Question

I'll fan and medal
Write the quadratic function in vertex form.

y = x2 - 16x + 66

Answer 1

@TheSmartOne @agent0smith

Answer 2

\[\Large y = x^2 - 16x + 66\]
is the same as
\[\Large y = 1x^2 +(-16x) + 66\]

Answer 3

\[\Large {\color{red}{1}}x^2+({\color{green}{-16}}x)+{\color{blue}{66}}\]
is in the form
\[\Large {\color{red}{a}}x^2+{\color{green}{b}}x+{\color{blue}{c}}\]

where
\[\Large \color{red}{a = 1}\]
\[\Large \color{green}{b = -16}\]
\[\Large \color{blue}{c = 66}\]

Answer 4

do you follow so far?

Answer 5

Yes @jim_thompson5910

Answer 6

What we do from here is plug the values of 'a' and 'b' into
\[\Large h = \frac{-b}{2a}\]
So,
\[\Large h = \frac{-(-16)}{2*1}\]
\[\Large h = ???\]
Tell me what you get

Answer 7

8

Answer 8

good

Answer 9

this means the x coordinate of the vertex is x = 8

plug x = 8 back into the original equation y = x^2 - 16x + 66 to find the corresponding value of y.

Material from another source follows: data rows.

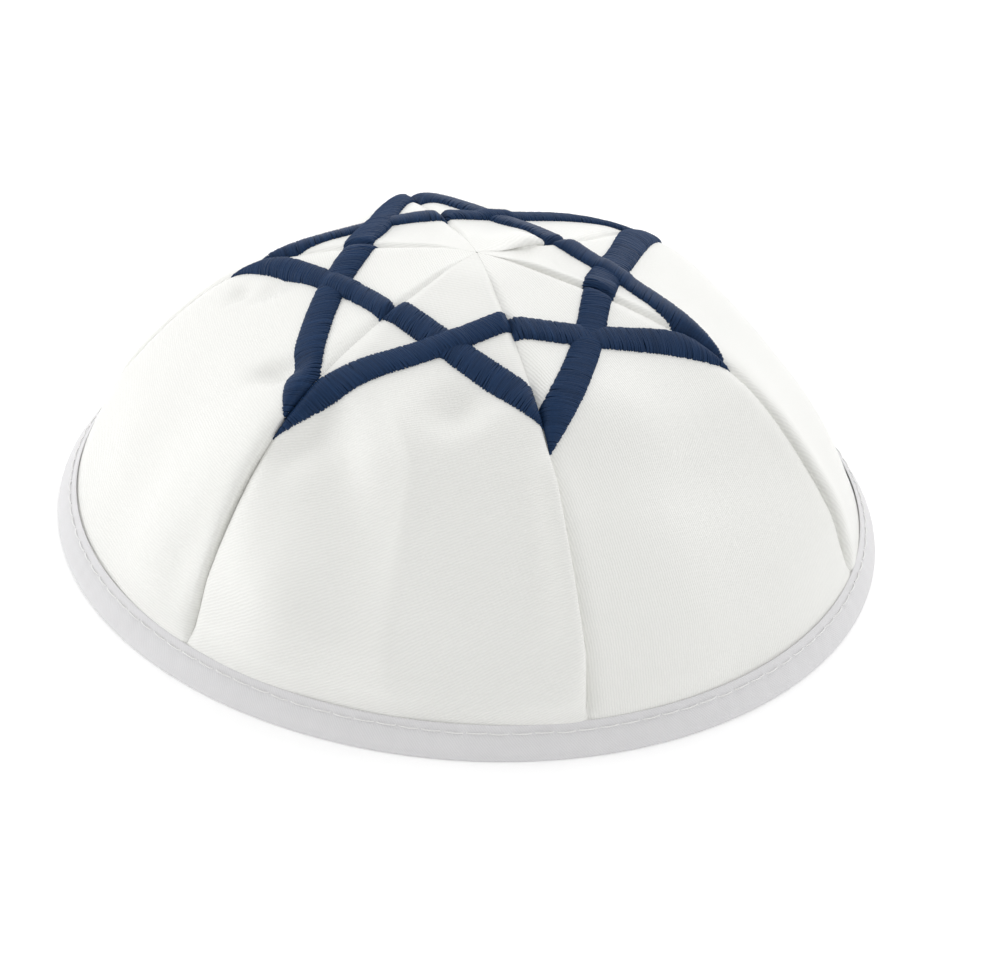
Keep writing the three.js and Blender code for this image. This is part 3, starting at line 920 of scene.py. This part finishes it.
def rim_section():
    """The folded tape's section as a closed loop of radius and height, smoothed from a few corners."""
    corners = [
        # lift off the panel, distance up the wall from the floor
        (-0.1, 6.2), (-0.12, 6.9), (0.05, 7.05), (0.3, 6.85), (0.42, 6.2), (0.56, 5.2), (0.8, 4.2),
        (1.0, 2.6), (1.1, 1.2), (1.0, 0.35), (0.5, 0.0), (-1.4, 0.0), (-1.95, 0.35), (-2.05, 1.4),
        (-2.0, 4.6), (-2.1, 6.2), (-1.75, 6.9), (-1.2, 6.75), (-1.08, 6.2), (-1.06, 4.0), (-1.06, 1.75),
        (-0.9, 1.5), (-0.1, 1.5), (0.06, 1.75), (0.08, 4.0),
    ]
    loop = np.array(corners, float)
    for _ in range(2):
        after = np.roll(loop, -1, 0)
        loop = np.stack([loop * 0.75 + after * 0.25, loop * 0.25 + after * 0.75], 1).reshape(-1, 2)
    lift, wall = loop[:, 0], loop[:, 1]
    radius, height, _ = along_profile(RIM_LEVEL - wall)
    out, up = square_off(RIM_LEVEL - wall)
    # the lowest part settles flat on the floor
    settled = 1.2
    height = (height + up * lift) * np.clip(wall / settled, 0, 1)
    return radius + out * lift, np.maximum(height, 0)


def tape_tree():
    """A closed section swept round the rim, pricked and puckered at each stitch."""
    net, given, end = modifier_tree(
        "Bound rim",
        [
            ("Rim radius", "Float"),
            ("Stations", "Int"),
            ("Stitches", "Int"),
            ("Stitch height", "Float"),
            ("Prick", "Float"),
            ("Pull", "Float"),
            ("Swell", "Float"),
            ("Waver", "Float"),
            ("Seed", "Int"),
            ("Material", "Material"),
        ],
    )
    section = net.make("GeometryNodeMeshToCurve", {0: given["Geometry"]})
    round_size = {"Resolution": given["Stations"], "Radius": given["Rim radius"]}
    rail = net.make("GeometryNodeCurvePrimitiveCircle", round_size)
    body = net.make("GeometryNodeCurveToMesh", {0: rail, 1: section})
    x, y, z = net.split(net.make("GeometryNodeInputPosition"))
    radius = net.math("SQRT", x * x + y * y)
    angle = net.math("ARCTAN2", y, x)
    beat = net.math("FRACT", angle / (2 * math.pi) * given["Stitches"] + 1000.0)
    gap = net.math("MINIMUM", beat, 1.0 - beat)
    pitch = given["Rim radius"] * (2 * math.pi) / given["Stitches"]
    along = gap * pitch
    away = z - given["Stitch height"]
    outside = net.math("GREATER_THAN", radius, given["Rim radius"] - 0.0018)
    # squares of how far a prick and the drawn-in line reach, in metres
    prick_reach, line_reach = 0.0000001, 0.0000005
    near = net.math("EXPONENT", (along * along + away * away) * -1.0 / prick_reach)
    line = net.math("EXPONENT", away * away * -1.0 / line_reach)
    uneven = uneven_noise(net, given, 90.0, 0) - 0.5
    swell = net.math("SINE", beat * math.pi)
    above = net.math("SMOOTH_MIN", net.math("MAXIMUM", z / 0.003, 0.0), 1.0, 0.2)
    move = (near * given["Prick"] + line * given["Pull"]) * -1.0
    move = move + swell * above * given["Swell"] + uneven * above * given["Waver"]
    move = move * outside
    offset = net.join(x / radius * move, y / radius * move, 0.0)
    body = net.make("GeometryNodeSetPosition", {0: body, "Offset": offset})
    # keeps where the needle pricks, which the tape's finish paints dark as shade in the holes
    body = net.make(
        "GeometryNodeStoreNamedAttribute",
        {0: body, "Name": "hole", "Value": near * outside},
        data_type="FLOAT",
        domain="POINT",
    )
    finish_tree(net, body, given["Material"], end)
    return net.tree


def stitch_run_tree():
    """Short threads laid end to end round the rim, each dipping into the tape at both ends."""
    net, given, end = modifier_tree(
        "Running stitch",
        [
            ("Line radius", "Float"),
            ("Line height", "Float"),
            ("Stitches", "Int"),
            ("Length", "Float"),
            ("Thread radius", "Float"),
            ("Dip", "Float"),
            ("Seed", "Int"),
            ("Material", "Material"),
        ],
    )
    half = given["Length"] * 0.5
    dip = given["Dip"] * -1.0
    shape = net.make(
        "GeometryNodeCurvePrimitiveBezierSegment",
        {
            "Resolution": 8,
            "Start": net.join(half * -1.0, dip, 0.0),
            "Start Handle": net.join(half * -0.72, 0.00012, 0.0),
            "End Handle": net.join(half * 0.72, 0.00012, 0.0),
            "End": net.join(half, dip, 0.0),
        },
    )
    round_size = {"Resolution": 8, "Radius": given["Thread radius"]}
    ring = net.make("GeometryNodeCurvePrimitiveCircle", round_size)
    thread = net.make("GeometryNodeCurveToMesh", {0: shape, 1: ring, "Fill Caps": True})
    steps = net.make("GeometryNodeMeshLine", {"Count": given["Stitches"]})
    number = net.make("GeometryNodeInputIndex")
    angle = (number + 0.5) / given["Stitches"] * (2 * math.pi)
    rises, swings = [
        net.make("FunctionNodeRandomValue", {"Seed": seed}, out=1, data_type="FLOAT")
        for seed in (given["Seed"], given["Seed"] + 1.0)
    ]
    place = net.join(
        net.math("COSINE", angle) * given["Line radius"],
        net.math("SINE", angle) * given["Line radius"],
        given["Line height"] + (rises - 0.5) * 0.00025,
    )
    steps = net.make("GeometryNodeSetPosition", {0: steps, "Position": place})
    turn = net.join(0.0, (swings - 0.5) * 0.06, angle - math.pi / 2)
    stretch = net.join(swings * 0.14 + 0.92, 1.0, 1.0)
    laid = {0: steps, "Instance": thread, "Rotation": turn, "Scale": stretch}
    spread = net.make("GeometryNodeInstanceOnPoints", laid)
    finish_tree(net, spread, given["Material"], end)
    return net.tree


def build_binding(sizes, material):
    out, up = rim_section()
    rail = PROFILE[-1, 0]
    points = np.stack([out - rail, -up, np.zeros_like(up)], -1)
    count = len(points)
    obj = mesh_object("rim_tape", points, (), [(n, (n + 1) % count) for n in range(count)])
    grown(
        obj,
        tape_tree(),
        {
            "Rim radius": rail * MM,
            "Stations": sizes.stations,
            "Stitches": sizes.stitches,
            "Stitch height": sizes.stitch_level,
            "Prick": 0.0004,
            "Pull": 0.00018,
            "Swell": 0.00008,
            "Waver": 0.0005,
            "Seed": 3,
            "Material": material,
        },
    )
    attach(obj, "root")
    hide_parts("rim_binding")
    return obj


def build_running_stitch(sizes, material):
    radius = along_profile(RIM_LEVEL - STITCH_LINE)[0]
    proud = 0.60
    obj = mesh_object("rim_stitches", [(0, 0, 0)])
    grown(
        obj,
        stitch_run_tree(),
        {
            "Line radius": (float(radius) + proud) * MM,
            "Line height": sizes.stitch_level,
            "Stitches": sizes.stitches,
            "Length": 0.0039,
            "Thread radius": 0.00015,
            "Dip": 0.0003,
            "Seed": 5,
            "Material": material,
        },
    )
    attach(obj, "root")
    return obj


# Stage


# Where the light tent glows: direction and brightness of each soft patch
GLOWS = [
    ((0, 0.86, 0.51), 1.54),
    ((0.61, -0.61, 0.51), 1.4),
    ((0.61, 0.61, 0.51), 1.02),
    ((-1.0, 0, 0.1), 2.95),
    ((0, 0, 1), 0.42),
]


def tent_world(strength):
    """Soft white light from wide patches of a tent, dimmest from the front, where the camera stands."""
    world = bpy.data.worlds.new("Light tent")
    world.use_nodes = True
    bpy.context.scene.world = world
    net = Net(world.node_tree)
    way = net.vector("NORMALIZE", net.make("ShaderNodeTexCoord", out=0))
    level = 0.0
    for direction, bright in GLOWS:
        toward = net.vector("DOT_PRODUCT", way, Vector(direction).normalized(), out=1)
        level = net.math("POWER", net.math("MAXIMUM", toward, 0.0), 4.0) * bright + level
    back = world.node_tree.nodes["Background"]
    net.put(back.inputs["Color"], net.join(level, level, level))
    net.put(back.inputs["Strength"], strength)


def photo_camera():
    """The camera at the photograph's angle, from the rim's ellipse and the seams' lines."""
    rise, roll = math.radians(33.143), math.radians(4.479)
    # distance and aim in half widths of the rim, focal length and picture width in pixels
    half_rim, distance, aside, above = 0.088, 10.0, 0.086, 0.077
    focal, picture_width = 4068.6, 1005
    back = Vector((0, -math.cos(rise), math.sin(rise)))
    up = Vector((0, math.sin(rise), math.cos(rise)))
    right = Vector((1, 0, 0))
    c, s = math.cos(roll), math.sin(roll)
    right, up = c * right + s * up, c * up - s * right
    camera = bpy.data.objects.new("camera", bpy.data.cameras.new("camera"))
    bpy.context.scene.collection.objects.link(camera)
    camera.data.sensor_width = 36
    camera.data.lens = focal * camera.data.sensor_width / picture_width
    place = (back * distance + right * aside + up * above) * half_rim + Vector((*SWAY, 0)) * MM
    turn = Matrix((right, up, back)).transposed().to_4x4()
    camera.matrix_world = Matrix.Translation(place) @ turn
    camera.data.clip_start = 0.01
    bpy.context.scene.camera = camera


def build_stage(sizes):
    size = sizes.floor / 2
    corners = np.array([(-size, -size, 0), (size, -size, 0), (size, size, 0), (-size, size, 0)])
    floor = mesh_object("floor", corners / MM, [(0, 1, 2, 3)])
    floor.location.z = -0.0001
    made, net, shader = new_material("pale_floor")
    net.fill(
        shader,
        {
            "Base Color": (*sizes.floor_colour, 1),
            "Roughness": 0.9,
            "Specular IOR Level": 0.1,
            "Emission Color": (1, 1, 1, 1),
            "Emission Strength": sizes.under,
        },
    )
    floor.data.materials.append(made)
    tent_world(sizes.tent)
    photo_camera()
    bpy.context.scene.view_settings.view_transform = "Standard"


# Operators


class SKULLCAP_OT_panels(bpy.types.Operator):
    """Sew the six satin panels of the crown"""

    bl_idname = "skullcap.panels"
    bl_label = "Satin Panels"

    def execute(self, context):
        sizes = context.scene.skullcap_satin
        material = satin_finish(sizes)
        for name in PANELS:
            build_panel(name, sizes, material)
        return {"FINISHED"}


class SKULLCAP_OT_star(bpy.types.Operator):
    """Embroider the crossing bars of the star on each panel"""

    bl_idname = "skullcap.star"
    bl_label = "Embroidered Star"

    def execute(self, context):
        sizes = context.scene.skullcap_star
        material = navy_finish(sizes)
        rng = np.random.default_rng(sizes.seed)
        for name in PANELS:
            build_crossing(name, sizes, material, rng)
        return {"FINISHED"}


class SKULLCAP_OT_binding(bpy.types.Operator):
    """Fold the bias tape round the rim and stitch it down"""

    bl_idname = "skullcap.binding"
    bl_label = "Bound Rim"

    def execute(self, context):
        sizes = context.scene.skullcap_tape
        build_binding(sizes, tape_finish(sizes))
        build_running_stitch(sizes, thread_finish(sizes))
        return {"FINISHED"}


class SKULLCAP_OT_stage(bpy.types.Operator):
    """Set the floor, the soft light and the camera"""

    bl_idname = "skullcap.stage"
    bl_label = "Stage"

    def execute(self, context):
        build_stage(context.scene.skullcap_stage)
        return {"FINISHED"}


def declare_cloth():
    """Work out how large each panel was cut, as an area that nothing then uses."""
    for name in PANELS:
        panel = PANEL_OF[name]
        levels = np.linspace(0, RIM_LEVEL, 200)
        widths = 2 * half_width(panel, levels)
        area = float(np.sum((widths[1:] + widths[:-1]) / 2 * np.diff(levels)))


class SKULLCAP_PT_tools(bpy.types.Panel):
    bl_label = "Skullcap"
    bl_idname = "SKULLCAP_PT_tools"
    bl_space_type = "VIEW_3D"
    bl_region_type = "UI"
    bl_category = "Skullcap"

    def draw(self, context):
        for sizes, step in STEPS:
            box = self.layout.box()
            group = getattr(context.scene, sizes)
            for field in group.__annotations__:
                box.prop(group, field)
            box.operator(step)


STEPS = [
    ("skullcap_satin", "skullcap.panels"),
    ("skullcap_star", "skullcap.star"),
    ("skullcap_tape", "skullcap.binding"),
    ("skullcap_stage", "skullcap.stage"),
]

GROUPS = {
    "skullcap_satin": SatinSizes,
    "skullcap_star": StarSizes,
    "skullcap_tape": TapeSizes,
    "skullcap_stage": StageSizes,
}

CLASSES = (
    *GROUPS.values(),
    SKULLCAP_OT_panels,
    SKULLCAP_OT_star,
    SKULLCAP_OT_binding,
    SKULLCAP_OT_stage,
    SKULLCAP_PT_tools,
)


def register():
    for entry in CLASSES:
        bpy.utils.register_class(entry)
    for name, group in GROUPS.items():
        setattr(bpy.types.Scene, name, PointerProperty(type=group))


def unregister():
    for name in GROUPS:
        delattr(bpy.types.Scene, name)
    for entry in reversed(CLASSES):
        bpy.utils.unregister_class(entry)


def main():
    register()
    bpy.ops.skullcap.panels()
    bpy.ops.skullcap.star()
    bpy.ops.skullcap.binding()
    bpy.ops.skullcap.stage()
    declare_cloth()


if __name__ == "__main__":
    main()
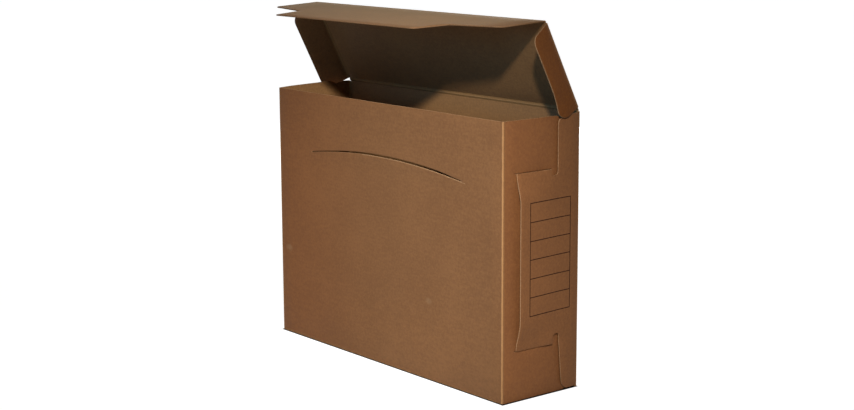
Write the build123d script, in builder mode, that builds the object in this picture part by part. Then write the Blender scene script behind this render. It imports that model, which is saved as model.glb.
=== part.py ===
from build123d import *
import math
import os

# Archive box folded from one sheet of kraft board, in millimetres.
# It stands on its base: X runs along the length, the front panel faces -Y, Z is up.
# The origin is the middle of the base. The lid stands open, as it is stored here.

# Board and folds
board = 1.0                   # thickness of the kraft board
fold_gap = 0.2                # from a rounded fold to the end of the panel beside it
layer_gap = 0.2               # between two flaps that lie on each other
swing_gap = 0.3               # between a moving flap and what it swings past

# Box, outside sizes
box_length = 340.0            # over the two outer end flaps
box_depth = 90.0              # over the front and back panels
front_height = 250.0          # top edge of the front panel and the inner end flaps
lid_rise = 2.5                # lid fold above the top edge of the front panel
floor_gap = 0.6               # from the floor to the lower edges of the end flaps

# Lid, as it stands open
lid_angle = 63.0              # lid above its closed place, in degrees
flap_fold = 66.0              # front flap away from flat with the lid, in degrees
corner_relief = 3.0           # cut off the back panel's top corners, beside the lid fold

# Front flap of the lid, measured down from its fold
wing_length = 50.0
wing_overhang = 0.5           # corner of a wing beyond the end of the lid
wing_round = 5.0
notch_depth = 60.5            # where the tongue begins
tongue_root = 112.0           # half the width of the tongue at its root
tongue_tip = 105.0            # half the width of the tongue at its end
tongue_length = 94.5          # from the fold to the free end
tongue_round = 4.0

# Slit in the front panel that takes the tongue
slit_spare = 2.0              # slit beyond each side of the tongue's root
slit_top = 50.2              # its highest point, below the top edge
slit_rise = 8.4               # its middle above its ends
slit_width = 1.4

# Ears of the lid, which stand a little outwards
ear_width = 28.8
ear_fold_gap = 0.5            # from an ear's rounded fold to the panels beside it
ear_back_start = 3.4          # from the lid fold to the ear, along the lid
ear_front_start = 2.1         # from the ear to the front fold of the lid
ear_back_taper = 5.2          # how far the back end leans forward over its width
ear_front_round = 7.5
ear_back_round = 12.5
right_ear_splay = 18.0        # outwards from square with the lid, in degrees
left_ear_splay = 30.0

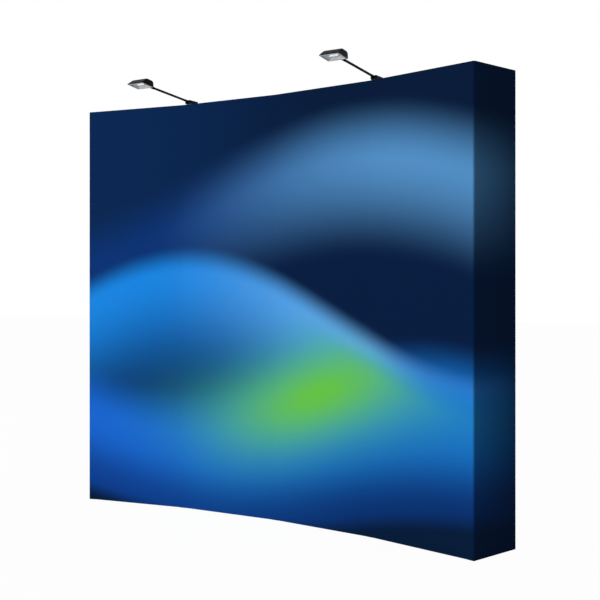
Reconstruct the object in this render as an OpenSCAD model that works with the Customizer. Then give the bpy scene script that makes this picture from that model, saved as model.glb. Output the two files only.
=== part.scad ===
// Pop up display backwall: a curved fabric graphic on a folding scissor frame, with two clip-on lamps.
// The origin is the middle of the centre front foot, on the floor. The wall bows away from the viewer,
// who stands at -Y. X runs to the viewer's right and Z up. Every column of the frame is drawn in a frame
// of its own: x along the wall, y = depth behind the printed face, z up.

/* [Wall] */
// Width between the two front corners
wall_w = 2407; // [2200:1:2700]
// Height of the printed face above the floor
wall_h = 2250; // [2000:1:2500]
// How far the middle of the wall lies behind the line between its front corners
bow_depth = 160; // [120:1:200]
// Depth from the printed face to the back edge of the side returns
wall_depth = 310; // [280:1:360]
// Outer radius of the fabric round the front corners
corner_r = 12; // [8:1:12]

/* [Fabric] */
// Thickness of the fabric
fabric_t = 1.5; // [1:0.1:2]
// Gap between the fabric's lower edge and the floor
floor_gap = 4; // [3:1:10]
// Gap between neighbouring lengths of fabric
seam_gap = 0.3; // [0.2:0.1:1]
// Width of the hook tape on the front uprights
tape_w = 22; // [16:1:22]
// Thickness of the hook tape
tape_t = 2; // [1.5:0.1:3]

/* [Uprights] */
// Width of an upright along the wall
upright_w = 40; // [36:1:46]
// Depth of an upright
upright_t = 16; // [14:1:20]
// Wall of the upright's tube
upright_wall = 1.5; // [1.2:0.1:2]
// Outer corner radius of the upright's tube
upright_r = 4; // [4:0.5:5]
// How far the uprights stop below the top of the fabric
upright_drop = 8; // [6:1:20]
// Height of the foot plug below the tube
foot_h = 12; // [8:1:20]
// Length of the plugs and ferrules inside the tubes
plug_len = 30; // [20:1:40]
// Lengths that each upright is joined from
upright_sections = 3; // [2:1:4]
// Gap that shows where two lengths of tube meet
joint_gap = 0.6; // [0.3:0.1:0.9]

/* [Hubs] */
// Rows of hubs and arms
rows = 4; // [3:1:5]
// Height of the lowest row of hubs
bottom_row_z = 70; // [60:1:120]
// How far the top row of hubs lies below the top of the fabric
top_row_drop = 60; // [60:1:90]
// Distance of a hub's pins from the middle of its upright
pin_offset = 24; // [22:1:28]
// Distance of a hub's pins from the face of its upright
pin_stand = 22.5; // [20:0.5:28]
// Radius of the hub pins and rivets
pin_r = 4; // [3:0.1:5]
// Radius of a pin's head
pin_head_r = 6.5; // [6:0.1:8]
// Thickness of a pin's head
pin_head_t = 2.5; // [1.5:0.1:3]
// Height of a hub's body
hub_h = 44; // [42:1:54]
// Radius of the ears round a hub's pins
ear_r = 13; // [12:0.5:14]
// Height of the plate that holds a hub to its upright
hub_plate_h = 60; // [56:1:70]
// Thickness of that plate
hub_plate_t = 6; // [4:0.5:8]

/* [Arms] */
// Diameter of an arm's tube
tube_d = 16; // [14:0.5:16]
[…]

Tell me what you get.

Answer 10

2

Answer 11

good

Answer 12

when x = 8, the corresponding paired value of y is y = 2
the vertex is therefore (h,k) = (8,2) which means h = 8, k = 2

now we know the following
a = 1
h = 8
k = 2
which we then plug into the vertex form template
\[\Large y = a(x-h)^2 + k\]

Answer 13

I got x^2-16x +66

Answer 14

So,
\[\Large y = a(x-h)^2 + k\]
turns into
\[\Large y = 1(x-8)^2 + 2\]
which simplifies to
\[\Large y = (x-8)^2 + 2\]

Answer 15

Don't expand out and combine like terms. Otherwise, you'll just get back to the original equation again.

Answer 16

Oh..Okay

Answer 17

The final answer is
\[\Large y = (x-8)^2 + 2\]

Answer 18

Thank you for helping, can you help with another?

Answer 19

Sure I can help. Please close this current question and start a new thread. It's best to have one question per thread.